My sister had one of those weddings...she is crazy in love with her husband, but on the one day that mattered, she treated him like the cabana boy.  I listened to speech after speech, saying how this was 'the most important day of your life!"  So when it was finally my turn, I got up and said 'I really hope this is not the most important day of your life....save that for when you hold your first baby, or walk through the door of your first home, or fall asleep in each others arms when you're 70 and still in love...'  Then I got all teary and had to sit down. My mother thought it was worst speech she ever heard, so I know it was really good.

Wow. I never would have had the guts to say that.
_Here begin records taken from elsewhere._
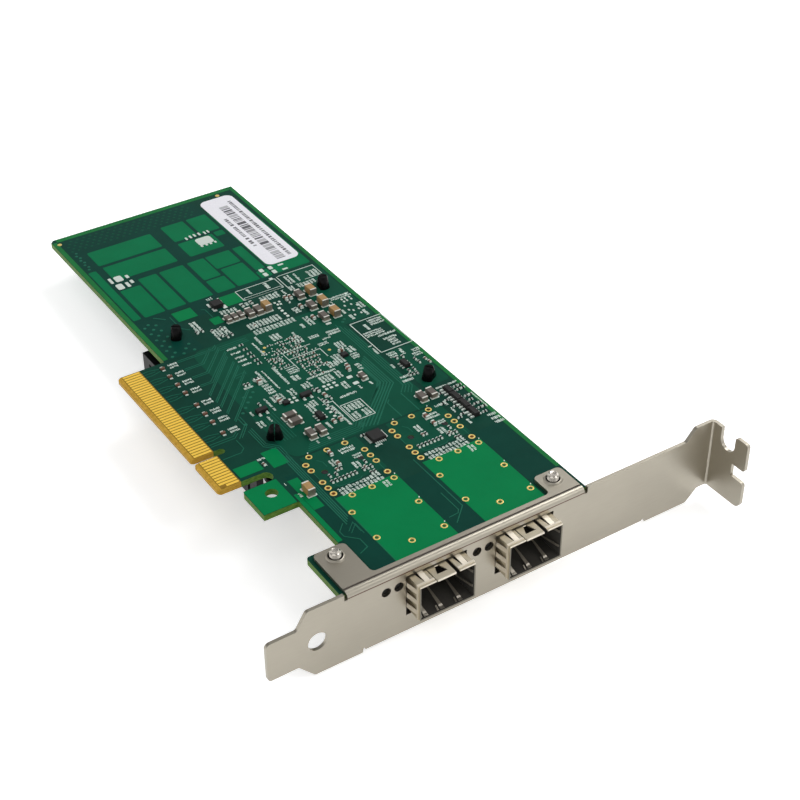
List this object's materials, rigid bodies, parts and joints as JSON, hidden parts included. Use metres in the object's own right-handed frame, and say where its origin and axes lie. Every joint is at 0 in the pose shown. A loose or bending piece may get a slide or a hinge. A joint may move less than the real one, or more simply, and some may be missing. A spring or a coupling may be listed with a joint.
{
  "type": "network interface card",
  "caption": "Low-profile expansion card with a gold edge connector, steel mounting bracket, paired optical module cages and a finned heatsink.",
  "frame": {"origin": "centre of the bottom of the whole card's bounding box, level with the bracket's lower edge", "axes": "+X along the bracket from its tongue to its screw tab, +Y along the board away from the bracket, +Z out of the solder side"},
  "size_m": [0.1194, 0.177, 0.0215],
  "materials": {
    "solder_mask": "green solder mask over fibreglass laminate, satin gloss",
    "gold": "gold plating, satin",
    "bracket_steel": "zinc-plated sheet steel, satin",
    "screw_steel": "zinc-plated steel",
    "cage_metal": "tin-plated copper alloy sheet",
    "spring_metal": "bright spring strip",
    "black_plastic": "moulded black",
    "led_lens": "diffuse lens, unlit",
    "black_anodised": "black anodised",
    "black_nylon": "moulded nylon",
    "package_green": "laminate substrate",
    "package_metal": "nickel-plated lid",
    "thermal_rubber": "soft gap pad",
    "ferrite": "moulded ferrite",
    "capacitor_black": "moulded case",
    "chip_black": "moulded epoxy",
    "crystal_can": "metal can",
    "ceramic_grey": "ceramic",
    "ceramic_tan": "ceramic",
    "tin": "tin plating",
    "ceramic_brown": "ceramic",
    "label_paper": "white film"
  },
  "bodies": {
    "root": {"circuit_board": "solder_mask", "edge_contacts_solder_side": "gold", "edge_contacts_component_side": "gold", "bracket": "bracket_steel", "bracket_screws": "screw_steel", "sfp_cage_lower": "cage_metal", "sfp_cage_upper": "cage_metal", "emi_spring_collars": "spring_metal", "host_connectors": "black_plastic", "host_contacts": "gold", "status_led_bodies": "black_plastic", "status_led_lenses": "led_lens", "heatsink": "black_anodised", "heatsink_push_pins": "black_nylon", "controller_substrate": "package_green", "controller_lid": "package_metal", "thermal_pad": "thermal_rubber", "power_inductors": "ferrite", "bulk_capacitors": "capacitor_black", "power_transistors": "chip_black", "memory_chips": "chip_black", "clock_crystal": "crystal_can", "supervisor_chip": "chip_black", "ceramic_capacitors": "ceramic_grey", "tall_ceramic_capacitors": "ceramic_tan", "capacitor_end_caps": "tin", "coupling_capacitors": "ceramic_brown", "solder_side_chips": "chip_black", "chip_leads": "tin", "identity_label": "label_paper"}
  },
  "joints": []
}
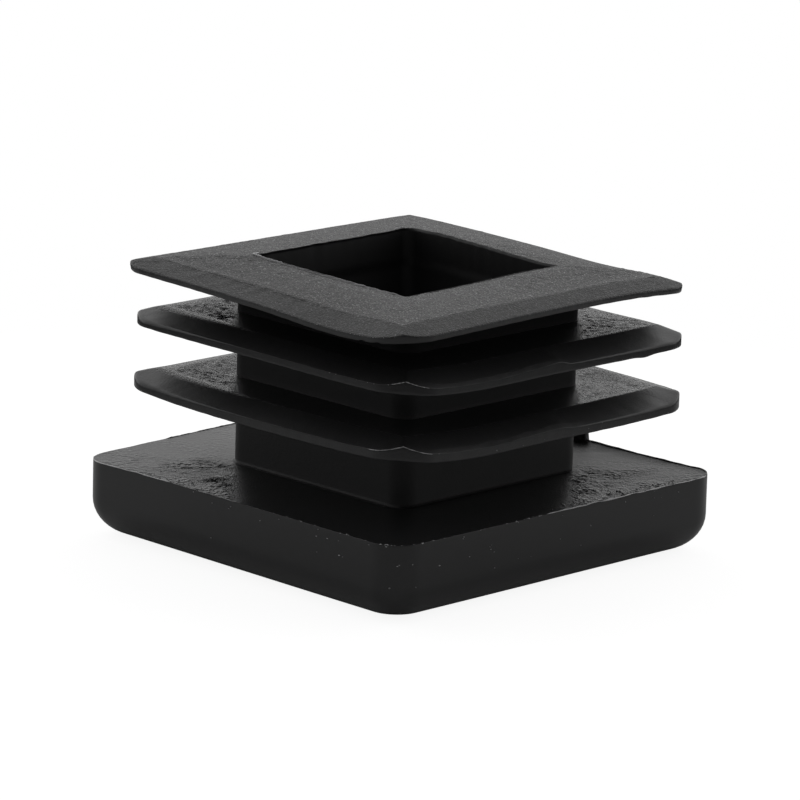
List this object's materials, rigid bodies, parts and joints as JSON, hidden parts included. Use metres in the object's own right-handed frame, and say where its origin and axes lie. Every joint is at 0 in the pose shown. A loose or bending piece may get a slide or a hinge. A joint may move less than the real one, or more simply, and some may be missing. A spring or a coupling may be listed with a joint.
{
  "type": "square tube end cap",
  "caption": "Square end cap moulded in one piece: a thick head with a rounded outer edge and a hollow core with bevelled ribs that grip the inside of a square tube.",
  "frame": {"origin": "middle of the head's outer face, on which the cap stands", "axes": "+Z from the head towards the mouth of the core, into the tube; X and Y along the sides of the square; the feed stub is at the +Y edge of the seat"},
  "size_m": [0.025, 0.025, 0.0159],
  "materials": {
    "black_plastic": "matte moulded plastic, spark-eroded grain on the upper faces, smoother on the bevels and sides"
  },
  "bodies": {
    "root": {"end_cap": "black_plastic"}
  },
  "joints": []
}
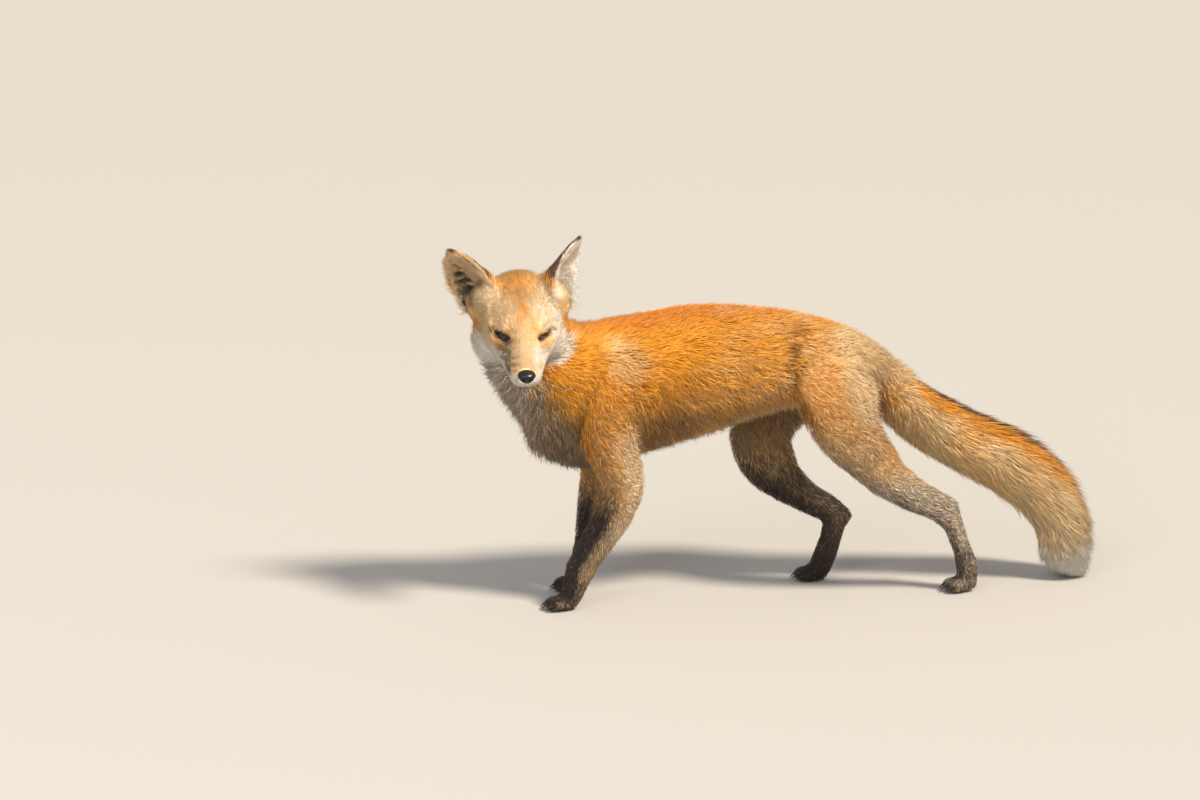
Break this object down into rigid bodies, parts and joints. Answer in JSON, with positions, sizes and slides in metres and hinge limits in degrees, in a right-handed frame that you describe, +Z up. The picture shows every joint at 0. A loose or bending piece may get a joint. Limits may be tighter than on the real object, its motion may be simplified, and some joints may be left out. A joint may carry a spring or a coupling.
{
  "type": "red fox",
  "caption": "Life-size still model of a red fox in mid step, its head turned to its left and its brush hanging to the ground.",
  "frame": {"origin": "on the floor under the middle of the fox's overall box", "axes": "+Z up; the body's length along X with the fox facing -X; its left side faces -Y, the way its head is turned"},
  "size_m": [0.8302, 0.222, 0.4747],
  "materials": {
    "red_hair": "matt, dense red-orange hair",
    "stocking_hair": "matt, short grizzled black-brown hair",
    "white_hair": "matt, long off-white hair",
    "nose_leather": "moist black nose skin, semi-gloss",
    "eye": "wet, glossy",
    "claw": "dark horn, satin"
  },
  "bodies": {
    "root": {"claw_foreleg_left_1": "claw", "claw_foreleg_left_2": "claw", "claw_foreleg_left_3": "claw", "claw_foreleg_left_4": "claw", "claw_foreleg_right_1": "claw", "claw_foreleg_right_2": "claw", "claw_foreleg_right_3": "claw", "claw_foreleg_right_4": "claw", "claw_hindleg_left_1": "claw", "claw_hindleg_left_2": "claw", "claw_hindleg_left_3": "claw", "claw_hindleg_left_4": "claw", "claw_hindleg_right_1": "claw", "claw_hindleg_right_2": "claw", "claw_hindleg_right_3": "claw", "claw_hindleg_right_4": "claw", "ear_left": "red_hair", "ear_right": "red_hair", "eye_left": "eye", "eye_right": "eye", "foreleg_left_arm": "red_hair", "foreleg_left_forearm": "stocking_hair", "foreleg_left_paw": "stocking_hair", "foreleg_right_arm": "red_hair", "foreleg_right_forearm": "stocking_hair", "foreleg_right_paw": "stocking_hair", "head": "red_hair", "hindleg_left_foot": "stocking_hair", "hindleg_left_shank": "stocking_hair", "hindleg_left_thigh": "red_hair", "hindleg_right_foot": "stocking_hair", "hindleg_right_shank": "stocking_hair", "hindleg_right_thigh": "red_hair", "neck": "red_hair", "nose": "nose_leather", "tail_middle": "red_hair", "tail_root": "red_hair", "tail_tip": "white_hair", "trunk": "red_hair"}
  },
  "joints": []
}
Maybe I'm misreading the tone of your post -- but I would have been pretty pissed if I was the bride.

Then again, I was so nervous on my wedding day I really don't know what I'd do.

I said it sweetly...not like 'oh god, this wedding sucks, i sure hope you have better days than this!'  It was more like 'You have your whole life ahead of you, this is just one special day, the first of many...'

Of course, they all think I'm a total ***** anyway, so they probably took it the wrong way.  8)

But am I wrong? Your wedding is a day....now you have to live the life you promise to live.  That's where the glory is, in making it work--not in picking good table candy.

You're right. Honestly, I just wouldn't have want to have heard in on the big day. Even in small weddings, there's too much **** going on.

Actually, if you said it at the bridal shower it might have calmed your sister's nerves.